Hamid Karzai became the first popularly elected president of Afghanistan in 2004 - nearly three years after being appointed the country's interim leader. He was declared president for a second term on 2 November 2009 following elections dogged by controversy over vote fraud.
After taking up power in December 2001, Mr Karzai survived an early assassination attempt and infighting among ethnic groups to carve out a reputation as a shrewd statesman.
Hamid Karzai has long supported a broad-based government
But he faced a storm of criticism during the 2009 election. Initial results suggesting he had won outright were overturned by a UN-backed panel.
A second round run-off was cancelled after his main rival Abdullah Abdullah pulled out - leaving some people to question Mr Karzai's legitimacy and ability to govern effectively.

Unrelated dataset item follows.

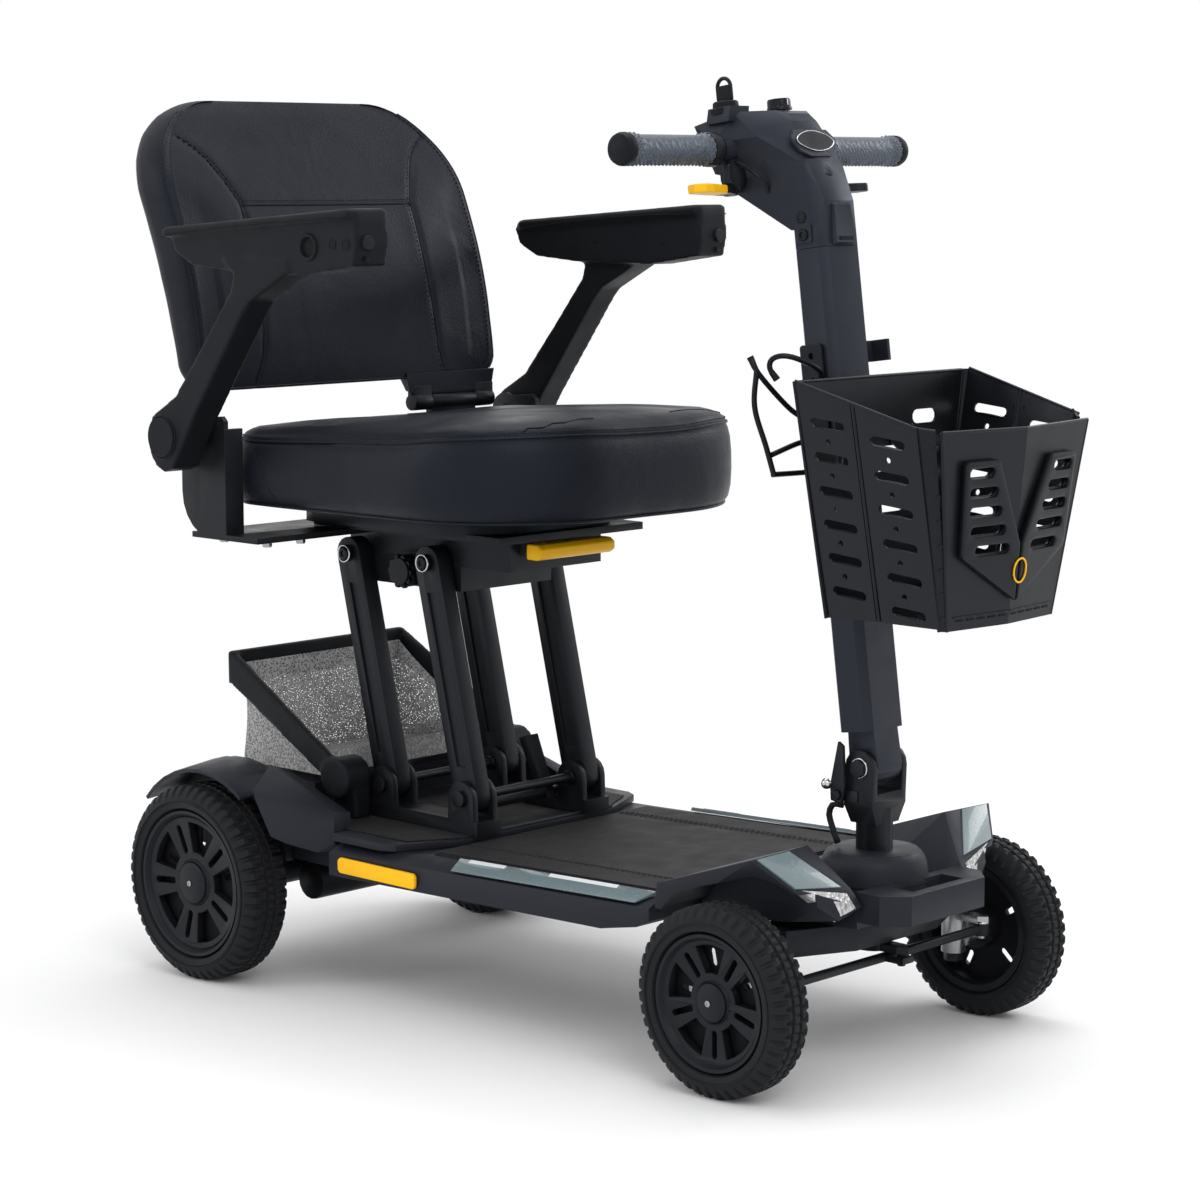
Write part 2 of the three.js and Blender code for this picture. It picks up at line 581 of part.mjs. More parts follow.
// fold latch: a plate on the right of the joint that hooks the post
const latchPlate = build([across([[LATCH_X - 8, LATCH_Z - 6], [LATCH_X + 5, LATCH_Z - 8],
  [LATCH_X + 8, 262], [LATCH_X + 6, 300],
  [LATCH_X, 304], [LATCH_X - 3, 290], [LATCH_X - 9, 262]], -32.6, -28.6)],
[rod([LATCH_X, -40, LATCH_Z], [LATCH_X, -20, LATCH_Z], 4.4, 12)]);
place('fold_latch', latchPlate, black);

// harness loop between the stem and the boss
const loop = tube([[-5, -20, 241], [-15, -22, 241], [-20, -22, 232], [-16, -22, 219], [-9, -22, 204.6]], 3,
  6, true, 9);
place('harness_loop', loop, rubber);

// ---------- basket of folded sheet ----------
const SHEET = 2.4;
const BASKET = {
  rearX: 21, rearLowX: 27, frontX: 159, frontLowX: 155, prowX: 184, prowLowX: 166,
  topHalf: 122, lowHalf: 84, rearTop: 645, frontTop: 609, low: 428,
};

// a flat sheet with holes, drawn in (s, t) and stood on three of its corners
function sheetPanel(origin, run, up, width, height, points, holes) {
  const shape = outline(points(width, height));
  shape.holes = holes.map(outline);
  const solid = new THREE.ExtrudeGeometry(shape, { depth: SHEET, bevelEnabled: false });
  const s = new THREE.Vector3(...run).normalize();
  const n = s.clone().cross(new THREE.Vector3(...up)).normalize();
  const t = n.clone().cross(s);
  return solid.applyMatrix4(new THREE.Matrix4().makeBasis(s, t, n).setPosition(...origin));
}

function slotOutline(s, t, length, height) {
  const end = height / 2;
  return [[s - length / 2 + end * 0.4, t - end], [s + length / 2 - end * 0.4, t - end], [s + length / 2, t],
    [s + length / 2 - end * 0.4, t + end], [s - length / 2 + end * 0.4, t + end], [s - length / 2, t]];
}

// side: from the rear upright forward; its top falls and its foot tucks in
const sideFoot = [BASKET.rearLowX, BASKET.lowHalf, BASKET.low];
const sideLength = BASKET.frontLowX - BASKET.rearLowX;
const sideUp = [0, BASKET.topHalf - BASKET.lowHalf, BASKET.frontTop - BASKET.low];
const sideHeight = Math.hypot(sideUp[1], sideUp[2]);
const rearRise = 1.2; // the rear end of a side stands this much taller than its front
function basketSide() {
  const slots = [];
  for (let row = 0; row < 6; row += 1) {
    for (const s of [34, 92]) slots.push(slotOutline(s - (row - 3) * 0.5, 22 + row * 28, 34, 8));
  }
  return sheetPanel(sideFoot, [1, 0, 0], sideUp, sideLength, sideHeight, (w, h) => [[0, 0], [w - 4, 0],
    [w - 1, h],
    [-4, h * rearRise]], slots);
}
const side = basketSide();
placePair('basket_side', side, black);

const rearPanelPoints = [[-BASKET.lowHalf + 2, 0], [BASKET.lowHalf - 2, 0], [BASKET.topHalf - 1, 216],
  [-BASKET.topHalf + 1, 216]];
const rearPanelHoles = [slotOutline(-62, 176, 34, 12), slotOutline(62, 176, 34, 12),
  slotOutline(0, 96, 60, 12),
  slotOutline(-62, 96, 34, 12), slotOutline(62, 96, 34, 12)];
const rearPanel = sheetPanel([BASKET.rearLowX - 3.2, 0, BASKET.low], [0, 1, 0],
  [BASKET.rearX - BASKET.rearLowX, 0, BASKET.rearTop - BASKET.low], 0, 0, () => rearPanelPoints,
  rearPanelHoles);
place('basket_rear', rearPanel, black);

// front: two wings that meet in a shallow prow
function basketFront() {
  const low = [BASKET.frontLowX + GAP, BASKET.lowHalf, BASKET.low];
  const high = [BASKET.frontX + GAP, BASKET.topHalf, BASKET.frontTop];
  const prowLow = [BASKET.prowLowX, 0, BASKET.low];
  const prowHigh = [BASKET.prowX, 0, BASKET.frontTop - 3];
  const skin = (x) => [
    [low[0] + x, low[1], low[2]], [high[0] + x, high[1], high[2]], [prowLow[0] + x, 0, prowLow[2]],
    [prowHigh[0] + x, 0, prowHigh[2]],
  ];
  const wing = hull([...skin(0), ...skin(SHEET)]);
  const slots = [];
  for (let row = 0; row < 5; row += 1) {
    const z = 560 - row * 15.5;
    slots.push(box(100, 260, 24 - row * 2.4, 66 - row * 1.6, z - 4, z + 4));
  }
  return { wing, slots };
}
const { wing, slots: wingSlots } = basketFront();
const wings = build([wing, mirrored(wing)], [...wingSlots, ...wingSlots.map(mirrored)]);
place('basket_front', wings, black);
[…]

Although relations between Mr Karzai and his Western allies continue to be close, tensions have crept in over recent years.
His critics say he has had little control of events much beyond the capital, Kabul, where an insurgency by the Taliban and their allies is growing in strength. Ethnic warlords still hold sway in many parts of the country.
Billions of dollars of international aid have been poured into the country - and Mr Karzai's government says it needs billions more. His critics say much money has been lost because of widespread corruption.
Foreign donors want more done to stamp this out and co-ordinate relief efforts.
But allegations of corruption and fraud rose to a new level in the August 2009 election campaign and its aftermath, as international observers reported widespread ballot-stuffing and other irregularities.
Mr Karzai was born on 24 December 1957 in Kandahar. After being educated in Kabul, the fluent English speaker went to university in Simla, India.
In 1982, he joined the struggle against the Soviets and became director of information at the Afghan National Liberation Front (ANLF).
When the Taliban erupted on to Afghanistan's political scene in the early 1990s, Mr Karzai initially supported them.
However, by late 1994 he had become suspicious of the movement, fearing it had been infiltrated and was controlled by foreigners, including Pakistanis and Arabs.
That led him on the path which resulted in him leading his country following the Taliban's fall.
Mr Karzai long supported plans to build a broad-based government.
Mr Karzai was feted by Western governments
He first began lobbying for this after slipping into Afghanistan from Pakistan - where his family had lived in exile for some years - in October 2001.
At the time, US forces were carrying out military operations against the Taliban in Afghanistan.
When the news leaked to the Taliban that Mr Karzai was back in the country, they raided his hideout and set off in pursuit of him. He was rescued by US helicopters and special forces.
He is said to have played a key role in helping to oust the Taliban from their final stronghold of Kandahar in December 2001.
By the time a United Nations-sponsored conference met to set up an interim government for Afghanistan, Mr Karzai had strong American backing and was clearly being groomed for leadership.
After assuming the interim presidency, Mr Karzai wasted no time in carving out a high profile at home and abroad.
He swept on to the international stage in January 2002 at an international donors' conference in Tokyo, where he managed to attract pledges of more than $4bn to help rebuild Afghanistan.
He then embarked on a tour of world capitals.
Well educated, Westernised and stylish, Mr Karzai was feted by foreign governments.
He quickly built up considerable support at home, partly a tribute to his diplomatic skills, but also because many ordinary Afghans were disillusioned with the warlords who had returned to rule them.
Correspondents say that, as a royalist Pashtun from the south, he was accepted in a way few ethnic minority leaders from the anti-Taliban Northern Alliance would be. And, they say, his record as an anti-Soviet combatant served him well with former mujahideen followers.
Mr Karzai's critics have accused him of being an American stooge - particularly after the way in which the US intervened ahead of a second loya jirga in June 2002 to announce that the former king would not oppose Mr Karzai as a candidate for head of state.
A key plank of Mr Karzai's policies is the fledgling national army
The political horse-trading may have tarnished his image with some Afghans.
He has always faced great pressure to appear not to favour one faction over the other - nor to appear too beholden to the Americans.
That task was not eased by the clear need to upgrade security around the president following an attempt to assassinate him by suspected Taliban members in Kandahar in September 2002.
Nevertheless, Mr Karzai pressed on with proposals for Afghans to take a greater role in security.
Efforts are under way to train a 70,000-strong national army - a force Mr Karzai says will be loyal solely to his government and the only legal army Afghanistan will recognise.
But many doubt its ability to ensure security in the country.
Some observers predicted the Taliban were finished after the 2004 presidential election went off relatively smoothly.
But the country's hard-line former rulers came back with a vengeance and violence has risen steadily to levels not seen since the fall of the Taliban in 2001.
The Afghan conflict now presents a bigger policy headache for the US and their allies than Iraq, and threatens to destabilise neighbouring nuclear-armed Pakistan.
Relations with Pakistan have been generally strained and mistrustful during Mr Karzai's time in office. Islamabad has frequently denied it could do more to stop the Taliban launching attacks in Afghanistan from bases inside Pakistan.